E il primo a crederci è proprio Dio stesso. Dio crede in quello spazio di conversione, di più, lo coltiva, se ne prende cura, vi entra con la zappa ed il concime, per fare posto alla speranza.
La parabola che Gesù racconta ne è la prova: il figlio suo (e con lui ciascuno di noi, che desidera essere come lui) non si rassegna alla sterilità dell’albero di fichi, non desidera che sia tagliato e non si accontenta neppure di un’attesa inoperosa. Intercede, mette mano agli attrezzi adatti, soprattutto dà fiducia, tanta fiducia, a quei rami che finora non hanno prodotto nulla, scommette sul loro avvenire possibile.
Dio continua ad avere fiducia in me, in noi, a sperare e operare per condividere con noi la gioia di portare frutto.
Chiediamo a Dio di sentire il suo sguardo provvidente su di noi. Nulla possiamo senza la sua cura e la sua grazia, che è più forte proprio quando ci sentiamo deboli e impotenti, quando ci sembra di essere inutili e sbagliati.
Chiediamogli di non smettere di credere anche noi al nostro avvenire, e di impegnare la nostra libertà nelle scelte per il bene, nell’impegno per un frutto che è ancora possibile e ci chiede perseveranza e fiducia.

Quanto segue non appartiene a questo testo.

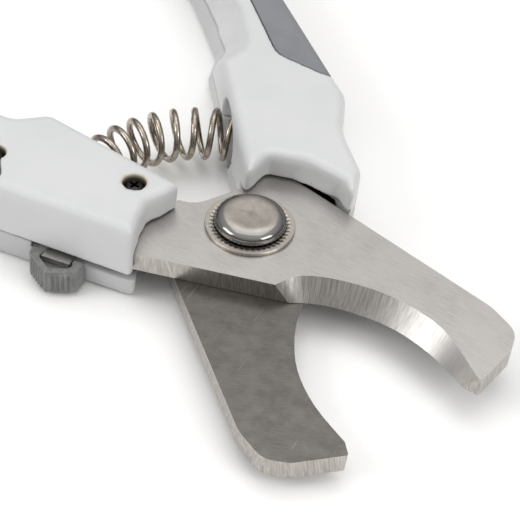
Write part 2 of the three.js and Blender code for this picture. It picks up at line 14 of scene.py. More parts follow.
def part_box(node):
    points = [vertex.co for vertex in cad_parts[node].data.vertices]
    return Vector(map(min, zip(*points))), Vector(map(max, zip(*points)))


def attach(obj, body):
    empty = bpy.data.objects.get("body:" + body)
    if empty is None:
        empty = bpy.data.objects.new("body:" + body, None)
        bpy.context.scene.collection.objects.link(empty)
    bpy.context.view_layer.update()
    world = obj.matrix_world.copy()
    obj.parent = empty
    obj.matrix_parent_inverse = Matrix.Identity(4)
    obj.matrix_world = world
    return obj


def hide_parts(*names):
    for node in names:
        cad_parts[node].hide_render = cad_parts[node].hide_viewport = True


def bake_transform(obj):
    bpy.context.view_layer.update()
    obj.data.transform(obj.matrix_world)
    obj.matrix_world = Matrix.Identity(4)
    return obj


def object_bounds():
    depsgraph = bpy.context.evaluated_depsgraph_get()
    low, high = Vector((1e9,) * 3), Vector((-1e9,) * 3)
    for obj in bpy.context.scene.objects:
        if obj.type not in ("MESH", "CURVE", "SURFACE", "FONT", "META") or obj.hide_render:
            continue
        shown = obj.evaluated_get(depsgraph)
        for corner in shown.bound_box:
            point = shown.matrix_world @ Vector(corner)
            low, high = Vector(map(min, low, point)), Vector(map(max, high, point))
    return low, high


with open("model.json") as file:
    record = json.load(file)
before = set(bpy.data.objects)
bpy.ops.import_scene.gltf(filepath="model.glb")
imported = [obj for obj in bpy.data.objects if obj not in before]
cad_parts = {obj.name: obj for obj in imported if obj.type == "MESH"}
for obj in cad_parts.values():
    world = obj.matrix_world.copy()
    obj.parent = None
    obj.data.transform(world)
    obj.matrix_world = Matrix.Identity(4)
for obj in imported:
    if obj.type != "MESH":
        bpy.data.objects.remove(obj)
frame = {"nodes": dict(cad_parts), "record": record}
cad_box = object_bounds()

MM = 0.001
record = frame["record"]
BODY_OF = {node: body for body, nodes in record["behaviour"]["bodies"].items() for node in nodes}

# ---------- sizes, in millimetres ----------
PARTING_HEIGHT = 5.0
HEAD_BOTTOM = 8.6
HEAD_TOP = 10.5
SHANK_RADIUS = 2.93
SHANK_BOTTOM = 0.6
WASHER_RADIUS = 6.6
WASHER_BOTTOM = 8.05
WASHER_TOP = 8.55
WASHER_TEETH = 44
SPRING_CENTRE = Vector((-6.2, -2.8, 5.9))
SPRING_ORBIT = 20.0
SPRING_COIL_RADIUS = 3.65
SPRING_WIRE_RADIUS = 0.53
SPRING_START = math.radians(127)
SPRING_END = math.radians(220.5)
SPRING_TURNS = 10.5
HANDLE_TOP = 13.0
SCREW_HOLES = [(-11.2, -13.0), (-26.48, -27.9), (-93.0, -41.8)]
SCREW_HOLE_RADIUS = 1.75
SCREW_HEAD_HEIGHT = 1.4
SCREW_SHANK_RADIUS = 0.85
SCREW_ROOT_RADIUS = 0.7
SCREW_PITCH = 0.5
MATING_BAND = 0.2  # half the height range that counts as the face between the blades
GRINDING_LINES = 110.0
WASHER_SCRATCHES = 26.0
FLOOR_GAP = 0.00003  # metres
NOTCH_CENTRE = (34.7, 14.1)  # of the lower blade's curved edge; the upper one's is mirrored in Y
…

E, infine, chiediamo forza e tenacia per continuare a credere in questa umanità, perché, pur nelle difficoltà e nel fallimento, può ancora generare del bene, può ancora fare spazio all’opera di Dio. Come quel vignaiolo, anche per noi è il tempo di coltivare speranza, zappare e mettere concime dovunque vediamo spiragli di bene, fare la nostra parte per unirci alla fiducia di Dio nelle sue amate creature.